## RECORDED INFORMATION
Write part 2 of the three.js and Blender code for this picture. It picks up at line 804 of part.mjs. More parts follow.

--

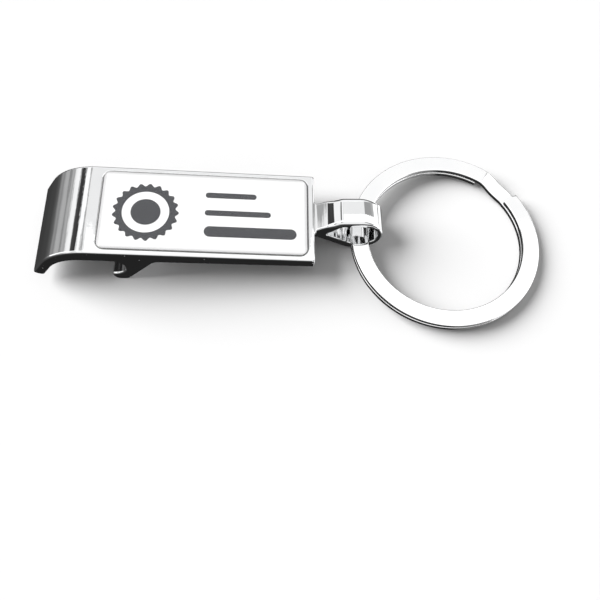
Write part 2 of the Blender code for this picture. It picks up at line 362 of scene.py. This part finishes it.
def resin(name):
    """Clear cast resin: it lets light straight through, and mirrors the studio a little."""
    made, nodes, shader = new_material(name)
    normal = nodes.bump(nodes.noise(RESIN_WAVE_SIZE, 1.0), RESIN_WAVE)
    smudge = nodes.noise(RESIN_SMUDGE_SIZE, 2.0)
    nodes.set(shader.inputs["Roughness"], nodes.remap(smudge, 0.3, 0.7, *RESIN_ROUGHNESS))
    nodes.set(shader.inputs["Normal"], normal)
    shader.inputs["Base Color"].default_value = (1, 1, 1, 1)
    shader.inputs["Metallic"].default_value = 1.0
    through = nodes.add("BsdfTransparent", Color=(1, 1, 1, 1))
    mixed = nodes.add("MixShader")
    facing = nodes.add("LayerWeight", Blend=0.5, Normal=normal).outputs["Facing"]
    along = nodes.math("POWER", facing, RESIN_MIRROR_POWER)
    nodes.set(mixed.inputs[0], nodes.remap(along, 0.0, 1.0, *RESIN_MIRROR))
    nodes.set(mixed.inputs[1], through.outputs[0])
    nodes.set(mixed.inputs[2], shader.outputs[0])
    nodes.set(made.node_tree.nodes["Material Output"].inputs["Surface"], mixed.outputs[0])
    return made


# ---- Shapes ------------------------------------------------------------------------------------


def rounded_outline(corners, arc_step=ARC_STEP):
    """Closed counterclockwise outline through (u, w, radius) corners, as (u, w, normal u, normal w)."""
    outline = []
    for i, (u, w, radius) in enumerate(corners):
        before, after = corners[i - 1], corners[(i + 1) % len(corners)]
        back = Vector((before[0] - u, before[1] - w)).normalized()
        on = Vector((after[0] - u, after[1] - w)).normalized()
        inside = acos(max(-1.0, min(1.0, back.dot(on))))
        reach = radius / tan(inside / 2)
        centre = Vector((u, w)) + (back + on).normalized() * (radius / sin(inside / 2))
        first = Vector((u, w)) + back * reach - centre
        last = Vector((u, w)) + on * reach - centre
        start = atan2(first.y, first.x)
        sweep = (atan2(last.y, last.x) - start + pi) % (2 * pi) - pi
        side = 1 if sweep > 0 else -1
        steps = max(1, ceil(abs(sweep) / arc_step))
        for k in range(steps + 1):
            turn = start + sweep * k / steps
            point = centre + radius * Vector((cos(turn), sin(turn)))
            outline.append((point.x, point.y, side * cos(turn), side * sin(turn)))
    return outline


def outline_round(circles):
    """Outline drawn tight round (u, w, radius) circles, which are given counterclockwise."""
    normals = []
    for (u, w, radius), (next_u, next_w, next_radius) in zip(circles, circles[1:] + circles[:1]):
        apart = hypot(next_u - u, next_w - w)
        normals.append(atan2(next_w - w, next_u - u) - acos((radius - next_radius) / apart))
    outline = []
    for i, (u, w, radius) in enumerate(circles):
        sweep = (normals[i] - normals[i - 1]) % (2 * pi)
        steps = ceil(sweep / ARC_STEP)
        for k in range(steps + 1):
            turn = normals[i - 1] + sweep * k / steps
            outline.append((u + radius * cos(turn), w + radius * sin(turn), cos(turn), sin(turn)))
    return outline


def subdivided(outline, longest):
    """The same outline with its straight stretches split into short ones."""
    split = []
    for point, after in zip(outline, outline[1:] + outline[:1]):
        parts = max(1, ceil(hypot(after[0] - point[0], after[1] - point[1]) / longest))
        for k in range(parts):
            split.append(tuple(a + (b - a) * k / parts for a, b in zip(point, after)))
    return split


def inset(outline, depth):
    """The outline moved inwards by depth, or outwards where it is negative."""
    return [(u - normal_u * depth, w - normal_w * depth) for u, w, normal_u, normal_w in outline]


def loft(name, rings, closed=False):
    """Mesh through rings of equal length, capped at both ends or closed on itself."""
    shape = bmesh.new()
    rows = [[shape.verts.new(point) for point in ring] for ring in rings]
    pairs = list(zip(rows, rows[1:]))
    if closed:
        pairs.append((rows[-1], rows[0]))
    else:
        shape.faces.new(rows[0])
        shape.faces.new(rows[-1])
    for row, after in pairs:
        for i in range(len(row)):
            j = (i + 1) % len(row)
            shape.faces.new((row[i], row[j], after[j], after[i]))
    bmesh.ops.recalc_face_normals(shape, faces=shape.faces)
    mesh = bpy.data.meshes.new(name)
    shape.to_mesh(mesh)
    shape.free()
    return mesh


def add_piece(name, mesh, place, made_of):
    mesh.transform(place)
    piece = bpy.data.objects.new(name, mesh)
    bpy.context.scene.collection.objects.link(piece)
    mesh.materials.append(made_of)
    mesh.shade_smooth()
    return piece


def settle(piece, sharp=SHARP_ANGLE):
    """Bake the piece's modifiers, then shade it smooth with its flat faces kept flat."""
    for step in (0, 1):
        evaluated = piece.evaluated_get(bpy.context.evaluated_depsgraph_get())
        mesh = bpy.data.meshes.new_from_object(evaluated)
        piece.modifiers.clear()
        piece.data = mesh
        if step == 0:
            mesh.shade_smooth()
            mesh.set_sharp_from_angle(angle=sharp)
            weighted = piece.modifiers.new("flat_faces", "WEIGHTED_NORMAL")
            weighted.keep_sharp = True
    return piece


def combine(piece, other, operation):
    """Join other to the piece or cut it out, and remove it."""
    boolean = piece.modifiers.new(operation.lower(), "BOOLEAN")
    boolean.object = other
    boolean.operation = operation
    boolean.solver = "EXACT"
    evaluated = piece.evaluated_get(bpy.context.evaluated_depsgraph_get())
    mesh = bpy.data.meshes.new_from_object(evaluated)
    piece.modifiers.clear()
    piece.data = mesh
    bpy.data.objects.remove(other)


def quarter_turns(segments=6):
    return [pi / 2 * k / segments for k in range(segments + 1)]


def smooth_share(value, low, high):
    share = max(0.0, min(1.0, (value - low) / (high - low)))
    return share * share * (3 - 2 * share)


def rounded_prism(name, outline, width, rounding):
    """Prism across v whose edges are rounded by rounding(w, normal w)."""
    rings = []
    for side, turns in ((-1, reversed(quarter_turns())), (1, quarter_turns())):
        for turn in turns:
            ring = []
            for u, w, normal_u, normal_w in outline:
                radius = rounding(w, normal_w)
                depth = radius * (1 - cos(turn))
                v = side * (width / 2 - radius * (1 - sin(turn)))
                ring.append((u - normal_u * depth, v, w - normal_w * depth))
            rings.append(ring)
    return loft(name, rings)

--

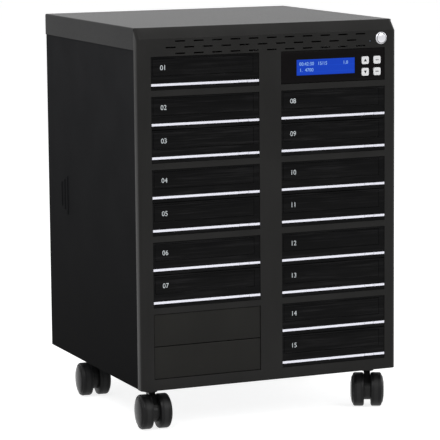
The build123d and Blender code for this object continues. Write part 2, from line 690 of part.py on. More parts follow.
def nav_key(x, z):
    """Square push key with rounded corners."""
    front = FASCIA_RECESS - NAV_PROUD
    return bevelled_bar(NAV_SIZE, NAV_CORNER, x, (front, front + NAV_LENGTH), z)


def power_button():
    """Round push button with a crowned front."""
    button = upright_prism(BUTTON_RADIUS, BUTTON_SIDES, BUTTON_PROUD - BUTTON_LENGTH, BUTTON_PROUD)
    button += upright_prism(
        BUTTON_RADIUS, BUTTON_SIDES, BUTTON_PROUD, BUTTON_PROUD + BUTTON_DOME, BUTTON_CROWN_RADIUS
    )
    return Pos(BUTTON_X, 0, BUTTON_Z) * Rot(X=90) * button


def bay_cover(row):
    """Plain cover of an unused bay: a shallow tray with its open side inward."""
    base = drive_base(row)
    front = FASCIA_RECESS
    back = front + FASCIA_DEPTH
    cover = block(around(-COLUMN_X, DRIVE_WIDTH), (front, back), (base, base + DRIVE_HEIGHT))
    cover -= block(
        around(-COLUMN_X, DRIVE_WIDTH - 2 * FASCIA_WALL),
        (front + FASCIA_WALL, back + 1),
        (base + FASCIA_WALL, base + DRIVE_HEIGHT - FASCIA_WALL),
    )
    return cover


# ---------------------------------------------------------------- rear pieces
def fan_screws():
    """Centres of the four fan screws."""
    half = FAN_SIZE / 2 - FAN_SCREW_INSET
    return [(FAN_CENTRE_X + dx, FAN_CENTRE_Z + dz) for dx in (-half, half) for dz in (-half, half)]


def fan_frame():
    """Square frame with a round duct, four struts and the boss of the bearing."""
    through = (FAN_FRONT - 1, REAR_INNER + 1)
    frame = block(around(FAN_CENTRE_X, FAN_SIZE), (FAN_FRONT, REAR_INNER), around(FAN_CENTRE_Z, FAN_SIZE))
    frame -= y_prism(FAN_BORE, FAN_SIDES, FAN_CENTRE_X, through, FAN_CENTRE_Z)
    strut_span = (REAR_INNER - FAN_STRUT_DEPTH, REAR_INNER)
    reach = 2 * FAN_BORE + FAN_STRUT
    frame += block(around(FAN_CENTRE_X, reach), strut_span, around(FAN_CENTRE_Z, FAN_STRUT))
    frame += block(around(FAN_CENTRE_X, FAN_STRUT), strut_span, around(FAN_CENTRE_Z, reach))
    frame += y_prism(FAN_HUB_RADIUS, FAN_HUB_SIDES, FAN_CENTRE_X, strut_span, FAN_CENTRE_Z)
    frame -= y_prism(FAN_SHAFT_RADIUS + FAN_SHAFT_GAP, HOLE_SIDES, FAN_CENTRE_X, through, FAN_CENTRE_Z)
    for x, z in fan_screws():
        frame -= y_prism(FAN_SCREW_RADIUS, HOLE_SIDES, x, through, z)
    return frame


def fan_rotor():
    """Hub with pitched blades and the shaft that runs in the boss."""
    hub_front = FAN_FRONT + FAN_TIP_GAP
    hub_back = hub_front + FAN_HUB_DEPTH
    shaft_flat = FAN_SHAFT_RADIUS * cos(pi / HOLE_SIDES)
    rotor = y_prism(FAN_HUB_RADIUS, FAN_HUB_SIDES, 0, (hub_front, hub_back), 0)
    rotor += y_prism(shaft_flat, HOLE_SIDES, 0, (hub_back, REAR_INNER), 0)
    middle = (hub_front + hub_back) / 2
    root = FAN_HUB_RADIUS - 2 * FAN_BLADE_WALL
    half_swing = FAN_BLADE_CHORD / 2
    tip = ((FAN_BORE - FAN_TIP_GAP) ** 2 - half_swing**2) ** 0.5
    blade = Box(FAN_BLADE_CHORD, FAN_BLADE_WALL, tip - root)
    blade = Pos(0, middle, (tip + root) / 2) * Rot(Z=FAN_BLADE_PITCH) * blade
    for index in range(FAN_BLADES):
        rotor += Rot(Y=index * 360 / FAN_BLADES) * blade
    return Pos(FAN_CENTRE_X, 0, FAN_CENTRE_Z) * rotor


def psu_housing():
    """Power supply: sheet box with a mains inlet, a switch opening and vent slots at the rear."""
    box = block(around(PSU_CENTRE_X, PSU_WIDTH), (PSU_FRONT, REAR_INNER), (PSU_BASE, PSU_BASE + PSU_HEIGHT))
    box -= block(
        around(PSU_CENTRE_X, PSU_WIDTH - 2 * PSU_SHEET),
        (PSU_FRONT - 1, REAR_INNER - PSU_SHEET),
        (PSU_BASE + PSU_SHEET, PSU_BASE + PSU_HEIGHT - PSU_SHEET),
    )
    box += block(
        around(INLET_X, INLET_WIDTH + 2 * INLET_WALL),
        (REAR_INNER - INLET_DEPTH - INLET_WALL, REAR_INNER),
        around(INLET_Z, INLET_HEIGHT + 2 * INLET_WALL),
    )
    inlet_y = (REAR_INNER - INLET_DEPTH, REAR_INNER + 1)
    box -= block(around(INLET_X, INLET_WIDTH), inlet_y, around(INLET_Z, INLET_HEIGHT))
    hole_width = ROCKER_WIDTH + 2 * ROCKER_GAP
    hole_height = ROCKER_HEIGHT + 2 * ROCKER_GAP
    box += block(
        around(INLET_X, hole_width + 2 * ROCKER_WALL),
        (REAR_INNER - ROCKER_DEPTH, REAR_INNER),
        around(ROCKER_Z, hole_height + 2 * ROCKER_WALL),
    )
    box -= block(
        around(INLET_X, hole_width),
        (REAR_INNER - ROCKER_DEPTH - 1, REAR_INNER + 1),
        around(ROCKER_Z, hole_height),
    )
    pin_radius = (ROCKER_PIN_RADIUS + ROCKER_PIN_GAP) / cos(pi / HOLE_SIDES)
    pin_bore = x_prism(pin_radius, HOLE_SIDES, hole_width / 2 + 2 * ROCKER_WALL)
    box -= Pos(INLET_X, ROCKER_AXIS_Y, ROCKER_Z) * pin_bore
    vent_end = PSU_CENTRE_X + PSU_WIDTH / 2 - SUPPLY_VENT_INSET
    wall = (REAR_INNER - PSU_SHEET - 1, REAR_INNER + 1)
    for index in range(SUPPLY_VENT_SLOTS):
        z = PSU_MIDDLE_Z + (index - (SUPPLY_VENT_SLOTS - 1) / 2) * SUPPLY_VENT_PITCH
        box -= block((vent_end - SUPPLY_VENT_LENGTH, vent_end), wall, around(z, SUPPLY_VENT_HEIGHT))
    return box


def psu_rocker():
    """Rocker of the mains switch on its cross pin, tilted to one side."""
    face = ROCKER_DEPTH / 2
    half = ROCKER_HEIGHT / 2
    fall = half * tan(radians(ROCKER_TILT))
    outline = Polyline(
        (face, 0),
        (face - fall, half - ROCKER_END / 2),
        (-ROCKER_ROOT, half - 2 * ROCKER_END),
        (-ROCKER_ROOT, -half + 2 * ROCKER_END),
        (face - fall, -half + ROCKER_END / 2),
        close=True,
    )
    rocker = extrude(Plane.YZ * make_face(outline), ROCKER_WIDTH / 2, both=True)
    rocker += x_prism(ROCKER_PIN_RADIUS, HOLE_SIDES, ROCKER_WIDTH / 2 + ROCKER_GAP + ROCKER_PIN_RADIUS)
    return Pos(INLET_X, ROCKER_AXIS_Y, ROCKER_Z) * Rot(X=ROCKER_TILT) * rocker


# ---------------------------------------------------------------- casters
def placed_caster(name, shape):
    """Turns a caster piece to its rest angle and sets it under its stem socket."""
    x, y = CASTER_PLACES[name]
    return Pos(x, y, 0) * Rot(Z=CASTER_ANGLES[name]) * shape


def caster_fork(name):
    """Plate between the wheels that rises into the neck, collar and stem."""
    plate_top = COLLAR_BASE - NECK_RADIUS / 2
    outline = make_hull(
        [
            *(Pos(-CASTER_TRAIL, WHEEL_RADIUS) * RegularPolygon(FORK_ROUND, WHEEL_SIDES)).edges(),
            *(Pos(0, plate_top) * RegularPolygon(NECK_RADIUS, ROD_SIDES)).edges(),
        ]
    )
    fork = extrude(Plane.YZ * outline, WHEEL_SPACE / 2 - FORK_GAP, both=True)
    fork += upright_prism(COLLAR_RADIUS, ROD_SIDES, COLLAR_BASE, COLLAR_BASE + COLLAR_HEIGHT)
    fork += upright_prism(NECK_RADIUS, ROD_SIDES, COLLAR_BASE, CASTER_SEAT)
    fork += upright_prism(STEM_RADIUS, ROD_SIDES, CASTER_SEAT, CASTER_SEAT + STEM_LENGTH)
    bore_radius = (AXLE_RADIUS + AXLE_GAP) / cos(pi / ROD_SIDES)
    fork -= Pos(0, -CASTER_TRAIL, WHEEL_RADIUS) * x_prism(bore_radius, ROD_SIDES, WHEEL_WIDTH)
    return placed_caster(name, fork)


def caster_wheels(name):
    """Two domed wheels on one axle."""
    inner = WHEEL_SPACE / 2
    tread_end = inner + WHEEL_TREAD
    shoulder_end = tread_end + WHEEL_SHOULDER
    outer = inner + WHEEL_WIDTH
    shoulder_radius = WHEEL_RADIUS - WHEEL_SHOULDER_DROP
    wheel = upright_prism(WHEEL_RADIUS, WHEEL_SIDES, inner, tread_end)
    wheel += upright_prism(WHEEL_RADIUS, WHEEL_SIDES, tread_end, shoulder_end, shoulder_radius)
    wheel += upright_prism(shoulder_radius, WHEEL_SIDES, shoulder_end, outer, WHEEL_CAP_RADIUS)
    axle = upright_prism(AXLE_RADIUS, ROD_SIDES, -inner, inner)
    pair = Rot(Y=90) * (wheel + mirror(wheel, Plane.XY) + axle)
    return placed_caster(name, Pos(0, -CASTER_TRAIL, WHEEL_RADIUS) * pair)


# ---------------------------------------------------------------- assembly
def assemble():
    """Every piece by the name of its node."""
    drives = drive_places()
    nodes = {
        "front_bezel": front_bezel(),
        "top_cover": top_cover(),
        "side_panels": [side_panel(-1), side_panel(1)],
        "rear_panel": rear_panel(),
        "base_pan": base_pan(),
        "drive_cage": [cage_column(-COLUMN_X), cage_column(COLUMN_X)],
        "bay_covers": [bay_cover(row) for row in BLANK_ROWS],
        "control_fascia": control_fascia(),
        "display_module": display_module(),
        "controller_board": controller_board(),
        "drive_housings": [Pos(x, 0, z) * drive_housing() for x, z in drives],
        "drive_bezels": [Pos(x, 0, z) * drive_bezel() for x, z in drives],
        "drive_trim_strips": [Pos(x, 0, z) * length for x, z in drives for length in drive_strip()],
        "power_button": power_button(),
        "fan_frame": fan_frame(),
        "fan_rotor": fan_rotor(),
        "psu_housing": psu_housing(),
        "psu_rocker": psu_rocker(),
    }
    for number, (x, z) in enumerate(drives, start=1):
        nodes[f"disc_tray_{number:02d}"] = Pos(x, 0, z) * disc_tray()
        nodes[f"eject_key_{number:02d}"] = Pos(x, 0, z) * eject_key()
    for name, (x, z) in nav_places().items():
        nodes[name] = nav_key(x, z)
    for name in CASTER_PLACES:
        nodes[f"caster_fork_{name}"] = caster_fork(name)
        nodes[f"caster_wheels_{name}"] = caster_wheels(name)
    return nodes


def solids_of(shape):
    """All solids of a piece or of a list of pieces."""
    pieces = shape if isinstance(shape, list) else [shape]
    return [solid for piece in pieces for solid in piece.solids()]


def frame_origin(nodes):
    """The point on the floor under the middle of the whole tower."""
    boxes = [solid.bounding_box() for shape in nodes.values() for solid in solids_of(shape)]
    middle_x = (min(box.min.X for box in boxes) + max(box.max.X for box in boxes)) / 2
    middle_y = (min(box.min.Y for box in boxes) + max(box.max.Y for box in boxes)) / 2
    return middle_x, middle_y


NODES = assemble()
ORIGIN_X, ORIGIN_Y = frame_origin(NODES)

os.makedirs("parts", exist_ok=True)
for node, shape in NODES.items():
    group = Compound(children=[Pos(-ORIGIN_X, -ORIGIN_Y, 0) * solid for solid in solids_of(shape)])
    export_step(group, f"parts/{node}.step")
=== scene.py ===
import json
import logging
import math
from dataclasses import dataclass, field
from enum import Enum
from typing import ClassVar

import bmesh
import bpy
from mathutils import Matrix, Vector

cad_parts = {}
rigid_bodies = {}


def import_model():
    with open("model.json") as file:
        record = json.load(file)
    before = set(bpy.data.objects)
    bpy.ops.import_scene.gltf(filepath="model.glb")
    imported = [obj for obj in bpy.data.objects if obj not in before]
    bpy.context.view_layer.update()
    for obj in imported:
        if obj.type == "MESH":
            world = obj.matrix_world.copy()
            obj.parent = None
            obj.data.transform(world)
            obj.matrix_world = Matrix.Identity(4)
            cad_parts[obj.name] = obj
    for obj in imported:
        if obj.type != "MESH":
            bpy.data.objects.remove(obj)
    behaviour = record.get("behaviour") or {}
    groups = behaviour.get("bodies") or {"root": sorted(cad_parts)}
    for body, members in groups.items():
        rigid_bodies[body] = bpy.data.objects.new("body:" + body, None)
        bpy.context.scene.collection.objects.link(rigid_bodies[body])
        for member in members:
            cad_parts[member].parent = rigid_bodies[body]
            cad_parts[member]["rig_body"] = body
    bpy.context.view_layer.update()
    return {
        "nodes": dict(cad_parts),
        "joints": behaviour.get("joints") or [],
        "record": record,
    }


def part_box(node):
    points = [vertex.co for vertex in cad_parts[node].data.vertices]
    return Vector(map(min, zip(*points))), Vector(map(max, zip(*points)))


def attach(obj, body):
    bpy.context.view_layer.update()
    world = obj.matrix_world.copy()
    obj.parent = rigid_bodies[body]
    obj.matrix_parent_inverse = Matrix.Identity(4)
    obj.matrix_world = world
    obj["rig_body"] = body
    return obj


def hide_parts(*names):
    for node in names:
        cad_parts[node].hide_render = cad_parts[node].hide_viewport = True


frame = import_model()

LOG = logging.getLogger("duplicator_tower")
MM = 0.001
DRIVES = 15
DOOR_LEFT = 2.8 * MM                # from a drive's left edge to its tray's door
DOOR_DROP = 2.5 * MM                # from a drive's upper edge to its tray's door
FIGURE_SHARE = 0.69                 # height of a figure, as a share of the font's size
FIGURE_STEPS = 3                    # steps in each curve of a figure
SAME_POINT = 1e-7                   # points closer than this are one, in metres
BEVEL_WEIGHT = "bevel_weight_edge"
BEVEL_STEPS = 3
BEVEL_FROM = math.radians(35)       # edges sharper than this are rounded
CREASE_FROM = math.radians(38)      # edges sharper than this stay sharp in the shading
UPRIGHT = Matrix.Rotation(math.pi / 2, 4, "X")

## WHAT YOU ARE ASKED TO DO
Look back at the data above. Transcribe exactly the lines starting at the line that contains "NODES = assemble()" and ending at the line that contains "obj.parent = None".

## RESULT OF THIS EXERCISE
NODES = assemble()
ORIGIN_X, ORIGIN_Y = frame_origin(NODES)

os.makedirs("parts", exist_ok=True)
for node, shape in NODES.items():
    group = Compound(children=[Pos(-ORIGIN_X, -ORIGIN_Y, 0) * solid for solid in solids_of(shape)])
    export_step(group, f"parts/{node}.step")
=== scene.py ===
import json
import logging
import math
from dataclasses import dataclass, field
from enum import Enum
from typing import ClassVar

import bmesh
import bpy
from mathutils import Matrix, Vector

cad_parts = {}
rigid_bodies = {}


def import_model():
    with open("model.json") as file:
        record = json.load(file)
    before = set(bpy.data.objects)
    bpy.ops.import_scene.gltf(filepath="model.glb")
    imported = [obj for obj in bpy.data.objects if obj not in before]
    bpy.context.view_layer.update()
    for obj in imported:
        if obj.type == "MESH":
            world = obj.matrix_world.copy()
            obj.parent = None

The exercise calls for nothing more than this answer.